Resta il fatto che i trenta studiosi italiani selezionati rappresentano «un grande successo, che non mi sorprende», continua Tonelli. «In Italia siamo molto bravi. Se confrontiamo il numero di ricercatori italiani con il numero di pubblicazioni che producono, siamo al secondo posto nel mondo. Nel rapporto tra lavori pubblicati e citazioni, e fondi investiti, siamo secondi dietro alla Gran Bretagna». I prestigiosi e cospicui fondi europei «vengono assegnati in base all’unico criterio dell’eccellenza», spiega la studiosa. Eccellenza del curriculum: quantità e qualità delle pubblicazioni.
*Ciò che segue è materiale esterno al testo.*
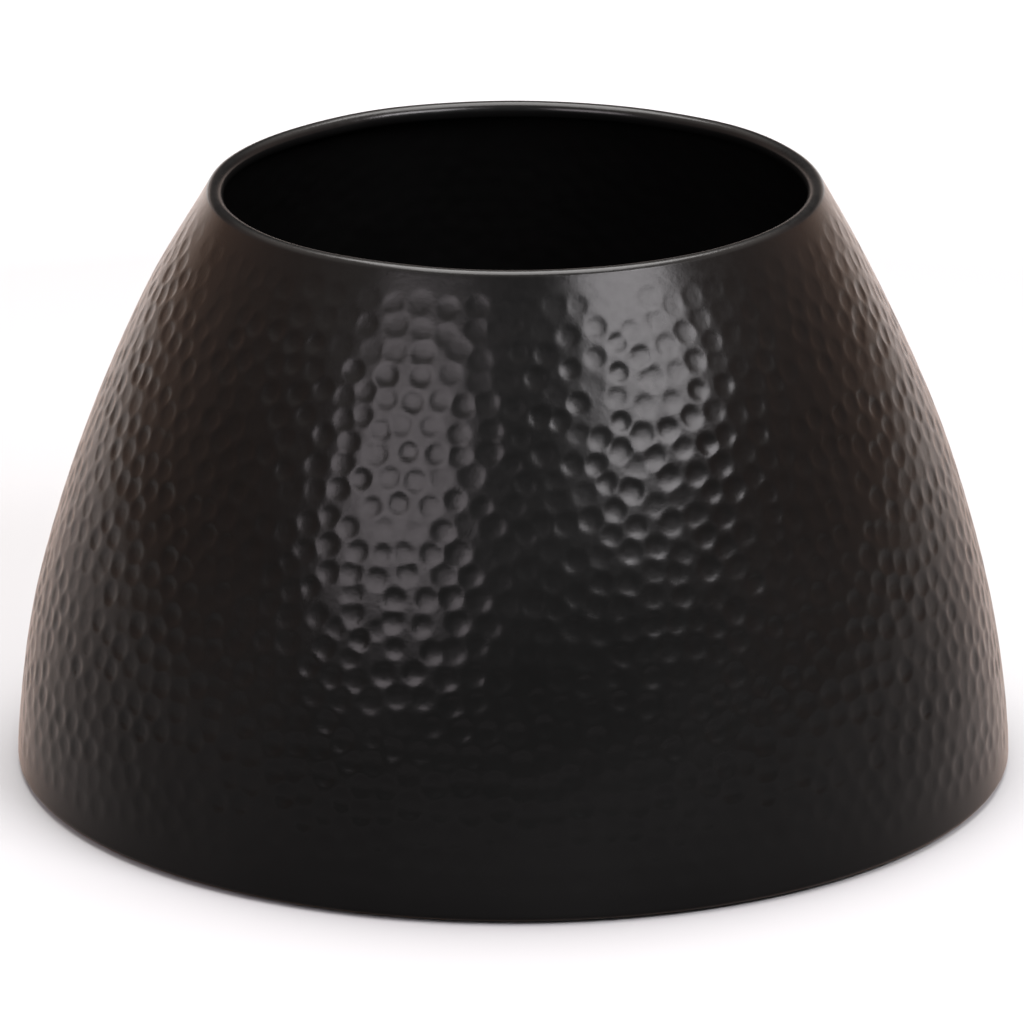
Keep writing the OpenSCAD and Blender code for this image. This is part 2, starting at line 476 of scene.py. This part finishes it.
class Finish:
    """A material and its node tree, with short ways to add to it."""

    def __init__(self, name, **sockets):
        self.material = bpy.data.materials.new(name)
        self.material.use_nodes = True
        self.tree = self.material.node_tree
        self.shader = self.tree.nodes["Principled BSDF"]
        for socket, value in sockets.items():
            self.shader.inputs[socket.replace("_", " ")].default_value = value
        self.coords = self.node("ShaderNodeTexCoord").outputs["Object"]

    def node(self, kind, inputs=(), **settings):
        made = self.tree.nodes.new(kind)
        for key, value in settings.items():
            setattr(made, key, value)
        for key, value in dict(inputs).items():
            if isinstance(value, bpy.types.NodeSocket):
                self.tree.links.new(value, made.inputs[key])
            else:
                made.inputs[key].default_value = value
        return made

    def noise(self, scale, detail, coords=None):
        inputs = {"Vector": coords or self.coords, "Scale": scale, "Detail": detail}
        return self.node("ShaderNodeTexNoise", inputs).outputs["Fac"]

    def spread(self, value, low, high, to_low=0, to_high=1):
        """A value's range from low to high, stretched to a new range and cut off at its ends."""
        inputs = {"Value": value, 1: low, 2: high, 3: to_low, 4: to_high}
        return self.node("ShaderNodeMapRange", inputs).outputs[0]

    def combine(self, operation, a, b):
        return self.node("ShaderNodeMath", {0: a, 1: b}, operation=operation).outputs[0]

    def blend(self, share, a, b):
        made = self.node("ShaderNodeMix", {0: share, 6: a, 7: b}, data_type="RGBA")
        return made.outputs[2]

    def bump(self, height, distance, normal=None):
        inputs = {"Height": height, "Distance": distance, "Strength": 1.0}
        if normal is not None:
            inputs["Normal"] = normal
        return self.node("ShaderNodeBump", inputs).outputs["Normal"]

    def use(self, **sockets):
        for socket, value in sockets.items():
            self.tree.links.new(value, self.shader.inputs[socket.replace("_", " ")])
        return self.material


# The sheen's warm tint is painted reflection: it adds an orange glow at grazing angles in place of warm
# surroundings reflected at the stand's sides.
PAINTED_WARM_REFLECTION = (1.0, 0.40, 0.10, 1)


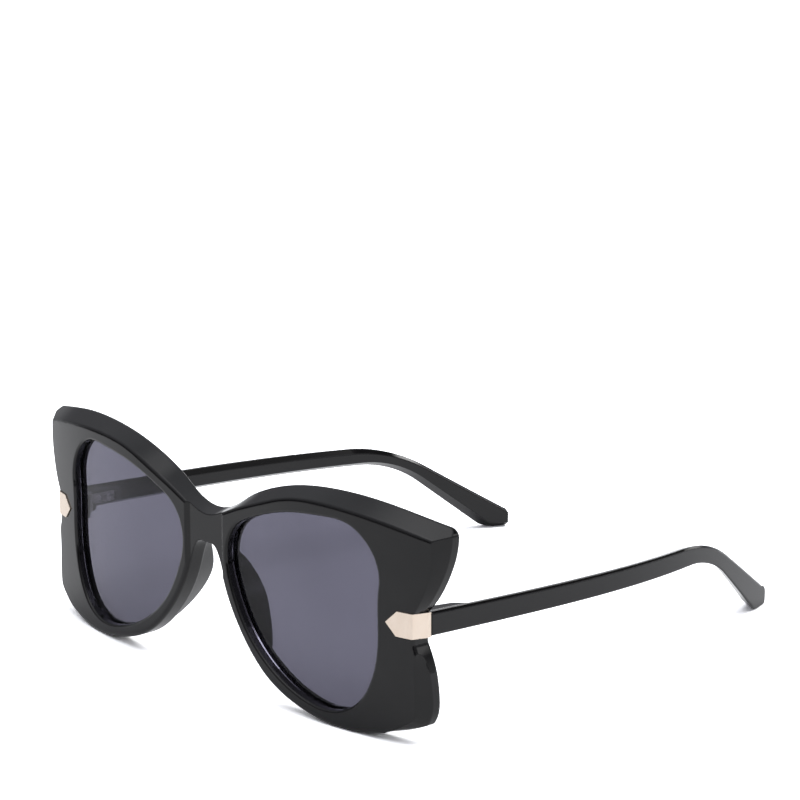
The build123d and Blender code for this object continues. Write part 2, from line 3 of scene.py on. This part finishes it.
import bpy
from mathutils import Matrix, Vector

# The looks of the butterfly sunglasses. All sizes are in metres, and every colour is linear.
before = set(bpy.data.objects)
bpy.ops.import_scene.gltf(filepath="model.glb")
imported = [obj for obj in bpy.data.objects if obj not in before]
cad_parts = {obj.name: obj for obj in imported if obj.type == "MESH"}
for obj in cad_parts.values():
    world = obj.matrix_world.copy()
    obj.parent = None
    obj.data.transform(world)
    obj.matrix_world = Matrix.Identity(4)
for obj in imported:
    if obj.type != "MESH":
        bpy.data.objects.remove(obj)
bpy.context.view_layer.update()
MM = 0.001

# The photograph's camera, fitted to the lower of its two views
CAMERA_AZIMUTH = 48.44
CAMERA_ELEVATION = 14.07
CAMERA_DISTANCE = 0.7517
CAMERA_TARGET = Vector((-1.74, -8.6, 58.9)) * MM
CAMERA_FOCAL_PIXELS = 2978.0
PICTURE_PIXELS = 800
SENSOR_WIDTH = 36.0
CAMERA_CLIP_START = 0.01

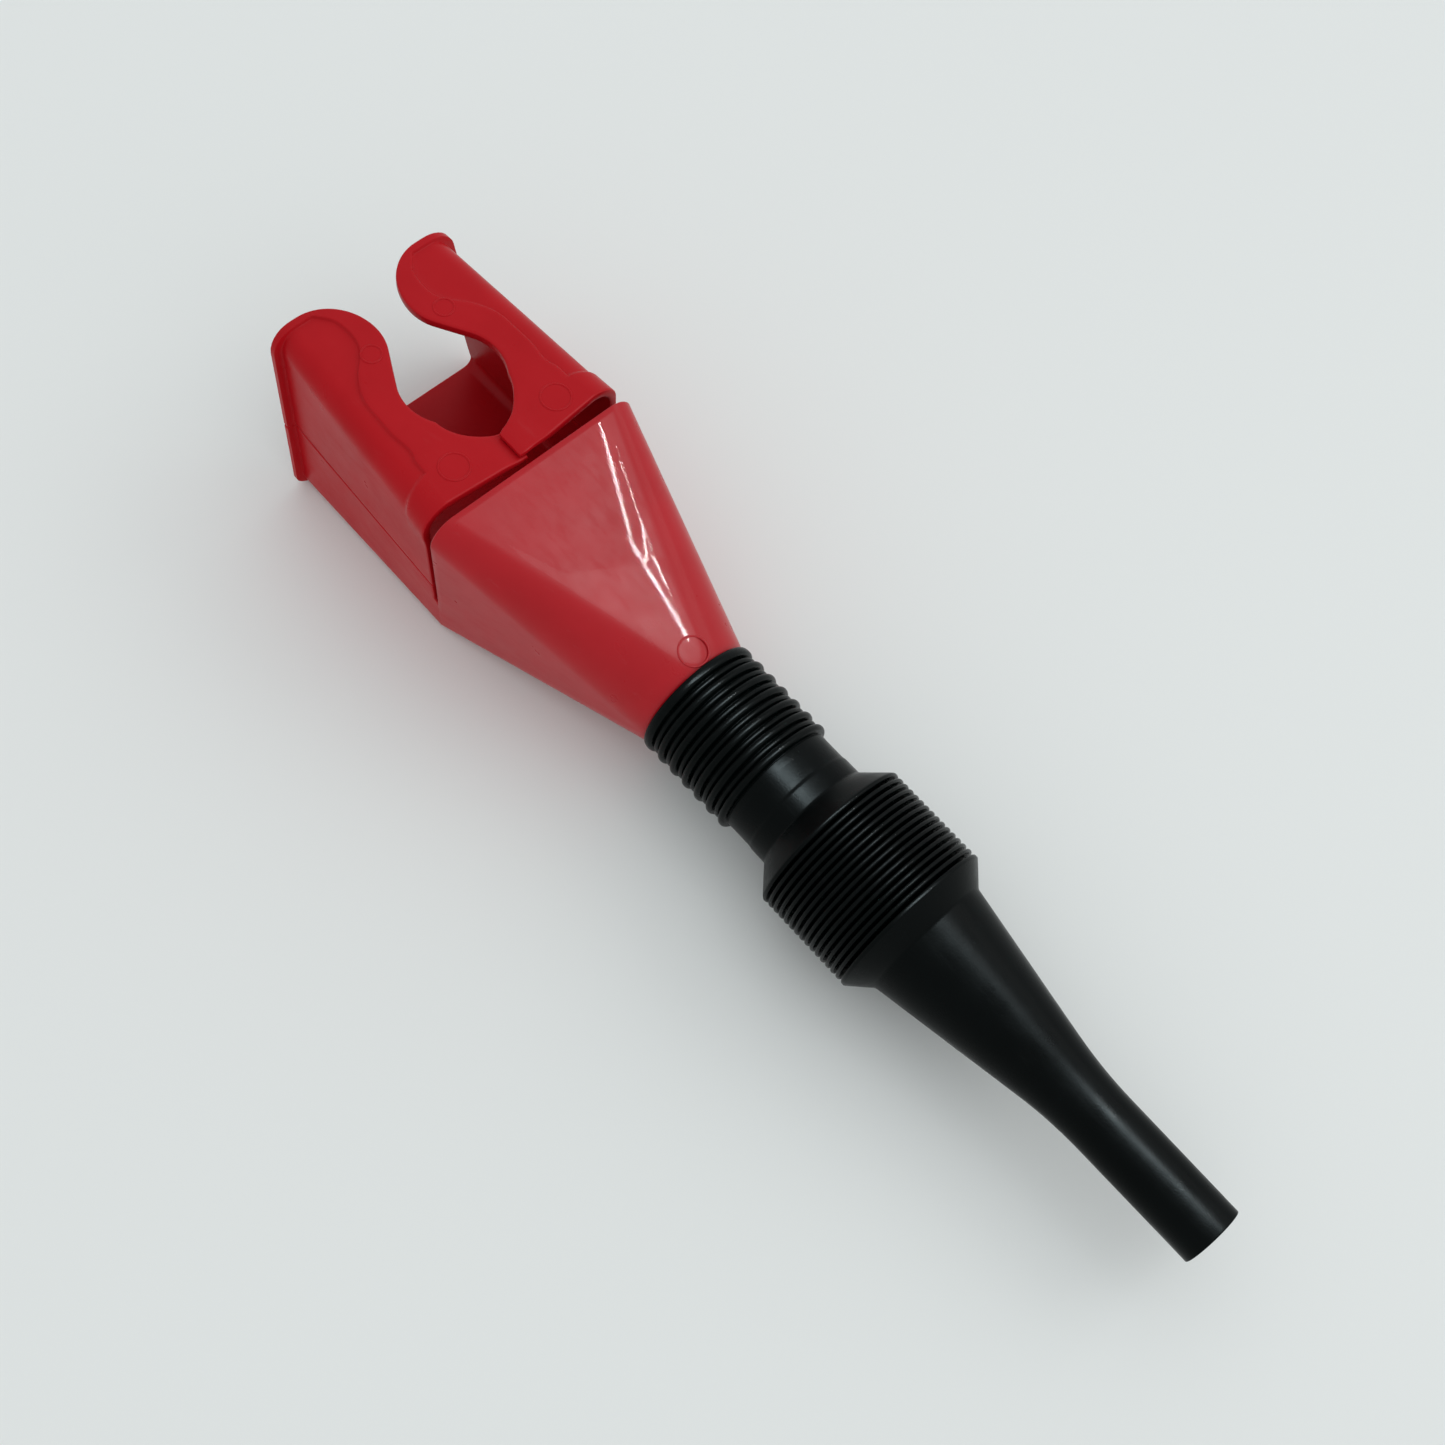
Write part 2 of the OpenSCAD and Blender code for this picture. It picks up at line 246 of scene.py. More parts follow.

Ed eccellenza del progetto di ricerca: «Deve essere “high risk-high gain”: all’avanguardia e rischioso, cioè non una mera prosecuzione di una ricerca già in corso, ma un’idea fortemente innovativa». I finanziamenti, che hanno la caratteristica della portabilità, il più delle volte vengono utilizzati fuori dall’Italia. «Dove si trovano possibilità di inserirsi più facilmente e infrastrutture all’avanguardia: fondamentali, soprattutto nel settore delle scienze dure e delle scienze della vita». E poi ci sono gli stipendi: 1.500 euro al mese in Italia, fino al doppio, in altri Paesi europei.

Premio al merito

«Quello che soffriamo, è l’impossibilità di premiare questi ragazzi eccellenti: per legge non è possibile aumentare il loro assegno di ricerca. La proposta è che si arrivi a fare come negli altri Paesi, dove chi si aggiudica un premio prestigioso o un finanziamento come i grant Erc può avere un incremento salariale, almeno per tutta la durata del progetto. È assurdo che un giovane che gestisce progetti da un milione e mezzo, arrivi a prendere a malapena 1.500 euro al mese. È anche una questione di orgoglio nazionale e non si può negare un premio al merito, quando si consegue una vittoria estremamente difficile».